Grâce à leurs recherches menées dans les cantons de Vaud et du Valais, l'étude de l'EPFL, parue lundi dans Nature Geoscience, démontre que la vitesse réelle des échanges gazeux entre l'eau des torrents agités de montagne et l'atmosphère a été sous-estimée par un facteur de 100 en moyenne.
La raison de cette imprécision importante réside dans le fait que, jusqu'à présent, c'étaient les ruisseaux de plaine qui servaient de référence. Et non ceux d'altitude, bien plus tumultueux.
Un calcul bien plus exact
Le Laboratoire de recherche en biofilms et écosystèmes fluviaux (SBER) de l'EPFL est à l’origine de cette étude qui a été menée avec 130 capteurs environnementaux placés dans les eaux du Val Ferret, du Grand Saint-Bernard, de Champéry et du Vallon de Nant.
Pour mesurer la vitesse d'échange de gaz aussi précisément que possible, la première auteure de l'étude, Amber Ulseth, et ses collègues ont ajouté de petites quantités d'argon comme gaz traceur dans les courants. L'argon est un gaz naturel inoffensif pour les écosystèmes aquatiques.
En utilisant des méthodes analytiques de pointe en laboratoire, les chercheurs ont pu quantifier la perte d'argon de l'eau du ruisseau. Ensuite, ils ont modélisé la vitesse d'échange de gaz à partir de la perte en aval du gaz traceur dans le cours d'eau. C'est ainsi que leurs résultats ont révélé une vitesse d'échange gazeux dans les eaux montagneuses en moyenne 100 fois plus élevée que ce qui avait été calculé à partir de gaz traceurs dans des cours d'eau de basse altitude.
Une découverte importante
Considérant que plus de 30% de la surface de la Terre est recouverte de montagnes, les conséquences de cette découverte sont considérables.

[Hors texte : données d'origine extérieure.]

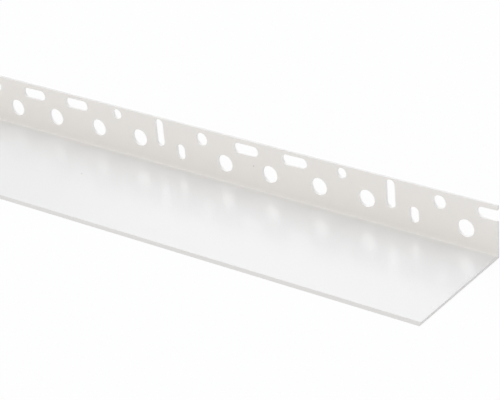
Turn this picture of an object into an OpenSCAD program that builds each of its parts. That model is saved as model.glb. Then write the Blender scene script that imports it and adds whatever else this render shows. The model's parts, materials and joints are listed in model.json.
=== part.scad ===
// Facade starter track: an L-shaped strip of white rigid PVC.
// The perforated leg is fixed to the wall, and the shelf carries the first row of insulation boards.
// X runs along the strip, the wall is at +Y, the shelf reaches out towards -Y, and +Z is up.
// The origin is under the middle of the strip, half way between the wall plane and the front edge.

/* [Strip] */
// Length of the strip, as cut for sale
track_l = 2000; // [400:50:3000]
// Thickness of the PVC, in the leg and in the shelf
wall_t = 1.5; // [1:0.1:2.5]

/* [Section] */
// Depth of the seat, from the leg's front face to the shelf's upper front edge
seat_d = 73; // [43:10:203]
// Height of the leg, from the shelf's underside to its top edge
leg_h = 30; // [27:1:60]
// How far the sharp lower front edge stands out past the upper one
drip_out = 1.4; // [0.4:0.1:2]
// Radius of the inner corner, between the leg and the shelf
corner_r = 1; // [0.3:0.1:3]
// Radius of the outer corner, against the wall
heel_r = 0.5; // [0.2:0.1:0.9]

/* [Punching] */
// Distance from the right-hand end to the nearest large hole
end_margin = 18.2; // [10:0.1:60]
// Step from one hole to the next in a stroke of the punch
hole_step = 14.85; // [14:0.05:20]
// Extra step between the fourth and the fifth hole of a stroke
mid_extra = 2; // [0:0.1:6]
// Step from the tall slot to the short upright slot
short_slot_step = 13.85; // [12:0.05:20]
// Step from the short upright slot to the first hole of the next stroke
stroke_step = 15.35; // [12:0.05:20]
// Angle at which the punch sits askew on the strip, so that each stroke climbs towards the right
punch_tilt = 1.15; // [0:0.05:1.4]
// Height of the lower row above the underside, at the first hole of a stroke
lower_row_z = 12.3; // [10:0.1:14]
// Distance from the leg's top edge down to the upper row, at the first hole of a stroke
upper_row_drop = 6.4; // [6:0.1:8]

/* [Holes] */
// Diameter of the large holes, in the lower row
large_d = 9.8; // [6:0.1:11]
// Diameter of the medium hole, in the upper row
medium_d = 7.4; // [4:0.1:9]
// Diameter of the small hole, in the upper row
small_d = 5.9; // [3:0.1:8]
// Length of the level slots, in the upper row
level_slot_l = 16; // [10:0.1:18]
// Width of the level slots
level_slot_w = 6; // [4:0.1:7]
// Length of the tall slot, which starts level with the upper edges of the level slots
tall_slot_l = 16.2; // [10:0.1:17]
// Width of the tall slot
tall_slot_w = 5.5; // [4:0.1:7]
// Length of the short upright slot that ends a stroke
short_slot_l = 9; // [7:0.1:10]
// Width of the short upright slot
short_slot_w = 5.4; // [4:0.1:6.5]
// Depth of the short upright slot's centre below the lower row
short_slot_drop = 2.6; // [0:0.1:3]

/* [Hidden] */
$fn = 48;
// overshoot of a cutting tool past the face that it cuts
overshoot = 1;
// the shelf's upper surface ends here, and its underside reaches further by drip_out
shelf_d = wall_t + seat_d;
depth = shelf_d + drip_out;
row_gap = leg_h - upper_row_drop - lower_row_z;
// the holes of a stroke, numbered from its left end on
medium_hole = 0;
large_holes = [1, 3, 5, 7];
level_slots = [2, 4];
small_hole = 6;
tall_slot = 8;
// the last hole that comes before the extra step
last_before_extra = 3;
// the short slot ends the stroke, and comes after a step of its own
short_slot_x = hole_x(tall_slot) + short_slot_step;
stroke_l = short_slot_x + stroke_step;
// the right-hand stroke has only its first large hole and what comes before it whole
first_stroke_x = track_l / 2 - end_margin - hole_x(large_holes[0]);
stroke_count = ceil((track_l - end_margin) / stroke_l) + 1;

// distance of a hole from the first hole of its stroke
function hole_x(i) = i * hole_step + (i > last_before_extra ? mid_extra : 0);

// The section's corner arcs are quarter circles, so each is a square with a disc taken out.
module quarter_gusset(r) {
    difference() {
        square(r);
        translate([r, r]) circle(r = r);
    }
}

// The section, with the wall plane on the vertical axis and the underside on the level one
module section() {
    difference() {
        union() {
            // leg
            translate([-wall_t, 0]) square([wall_t, leg_h]);
            // shelf, with a front edge that leans out to a sharp drip edge at the bottom
            polygon([[0, 0], [0, wall_t], [-shelf_d, wall_t], [-depth, 0]]);
            // inner corner
            translate([-wall_t, wall_t]) mirror([1, 0]) quarter_gusset(corner_r);
        }
        // outer corner
        mirror([1, 0]) quarter_gusset(heel_r);
    }
}

// A slot with round ends, lying along the level axis
module slot(l, w) {
    half_run = (l - w) / 2;
    square([2 * half_run, w], center = true);
    for (side = [-1, 1]) translate([side * half_run, 0]) circle(d = w);
}

// One stroke of the punch, from its first hole on, with the lower row on the level axis
module stroke() {
    tall_slot_top = row_gap + level_slot_w / 2;
    translate([hole_x(medium_hole), row_gap]) circle(d = medium_d);
    for (i = large_holes) translate([hole_x(i), 0]) circle(d = large_d);
    for (i = level_slots) translate([hole_x(i), row_gap]) slot(level_slot_l, level_slot_w);
    translate([hole_x(small_hole), row_gap]) circle(d = small_d);
    translate([hole_x(tall_slot), tall_slot_top - tall_slot_l / 2]) rotate(90) slot(tall_slot_l, tall_slot_w);
    translate([short_slot_x, -short_slot_drop]) rotate(90) slot(short_slot_l, short_slot_w);
}

// Every stroke from the right-hand end to the left-hand one, where the last is cut off by the strip's end
module punching() {
    for (k = [0 : stroke_count - 1])
        translate([first_stroke_x - k * stroke_l, lower_row_z]) rotate(punch_tilt) stroke();
}

module starter_track() {
    color([0.94, 0.94, 0.93])
    translate([0, depth / 2, 0])
    difference() {
        rotate([90, 0, 90]) linear_extrude(height = track_l, center = true) section();
        translate([0, overshoot, 0]) rotate([90, 0, 0])
            linear_extrude(height = wall_t + 2 * overshoot) punching();
    }
}

starter_track();
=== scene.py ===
import json
import math

import bmesh
import bpy
from mathutils import Matrix, Vector


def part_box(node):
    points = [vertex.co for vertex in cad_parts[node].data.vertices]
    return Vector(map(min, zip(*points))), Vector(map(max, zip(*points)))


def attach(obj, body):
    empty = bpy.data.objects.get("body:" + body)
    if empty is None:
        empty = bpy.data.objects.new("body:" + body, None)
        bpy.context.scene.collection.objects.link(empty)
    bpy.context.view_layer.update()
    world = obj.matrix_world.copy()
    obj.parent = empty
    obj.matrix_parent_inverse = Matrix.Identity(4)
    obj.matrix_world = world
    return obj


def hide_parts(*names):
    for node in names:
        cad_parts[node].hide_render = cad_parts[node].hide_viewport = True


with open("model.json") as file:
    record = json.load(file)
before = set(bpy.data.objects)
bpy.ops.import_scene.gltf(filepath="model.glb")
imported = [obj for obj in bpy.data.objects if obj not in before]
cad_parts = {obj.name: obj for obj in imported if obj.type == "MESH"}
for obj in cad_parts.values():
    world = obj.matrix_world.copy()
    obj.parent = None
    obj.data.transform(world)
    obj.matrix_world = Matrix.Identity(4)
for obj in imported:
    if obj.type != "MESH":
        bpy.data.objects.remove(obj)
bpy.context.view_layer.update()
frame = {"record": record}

mm = 0.001
stripLow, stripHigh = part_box("starter_track")
stripSize = stripHigh - stripLow
bores = [mount for mount in frame["record"]["mounts"] if mount["kind"] == "bore"]
boreRadius = {mount["name"]: mount["dims"]["r_mm"] * mm for mount in bores}
scene = bpy.context.scene
print("frame loaded, strip", [round(side, 4) for side in stripSize])


def inRadians(values, *keys):
    return [math.radians(values[key]) for key in keys]


# Camera, at the photograph's viewpoint

photoCamera = {
    "place": (1.4412, -0.7339, 0.5007),  # metres
    "azimuth": 37.647,  # degrees that the view turns from +Y towards -X
    "elevation": 27.505,  # degrees that it looks down
    "roll": -3.994,  # degrees
    "lens": 146.015,  # millimetres
    "sensorWidth": 36.0,  # millimetres
    "farthest": 100.0,  # metres
}


def makeCamera(values):
    azimuth, elevation, roll = inRadians(values, "azimuth", "elevation", "roll")
    level = Vector((-math.sin(azimuth), math.cos(azimuth), 0.0))
    forward = level * math.cos(elevation) - Vector((0, 0, math.sin(elevation)))
    levelRight = Vector((math.cos(azimuth), math.sin(azimuth), 0.0))
    levelUp = levelRight.cross(forward)
    right = levelRight * math.cos(roll) + levelUp * math.sin(roll)
    up = levelUp * math.cos(roll) - levelRight * math.sin(roll)
    data = bpy.data.cameras.new("photoCamera")
    data.lens = values["lens"]
    data.sensor_width = values["sensorWidth"]
    data.clip_end = values["farthest"]
    camera = bpy.data.objects.new("photoCamera", data)
    turned = Matrix((right, up, -forward)).transposed().to_4x4()
    camera.matrix_world = Matrix.Translation(values["place"]) @ turned
    scene.collection.objects.link(camera)
    scene.camera = camera


makeCamera(photoCamera)
print("camera placed")


# Materials: patterns are sized in repeats for each metre, and depths are in metres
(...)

Le SBER est déjà en train de mettre au point un nouveau modèle pour prédire les émissions de CO2 des torrents de montagne à l’échelle mondiale.
Sujet radio: Julie Rausis
Article web: Stéphanie Jaquet
Prendre en compte les turbulences
Dans les écosystèmes aquatiques, comme les océans, les ruisseaux et les lacs, de nombreux organismes, allant des bactéries aux poissons, respirent de l'oxygène et expirent du CO2.
Ces gaz doivent ainsi être continuellement "échangés" de l'atmosphère à l'eau et inversement. Comme les ruisseaux de montagne s'écoulent souvent sur des pentes abruptes et des terrains accidentés, beaucoup de turbulence et de bulles d'air sont emprisonnées dans l'eau.
Les bulles accélèrent les échanges gazeux
A l’œil nu, l'eau paraît alors blanche. La présence de bulles accélère les échanges gazeux. Le même mécanisme est à l'œuvre lorsque des vagues blanches apparaissent à la surface d'une mer agitée.
Jusqu'à présent, les scientifiques avaient ignoré le cas singulier des ruisseaux de montagne et avaient utilisé la même approche pour calculer les vitesses d'échange de gaz en montagne que dans les cours d'eau calmes de plaine.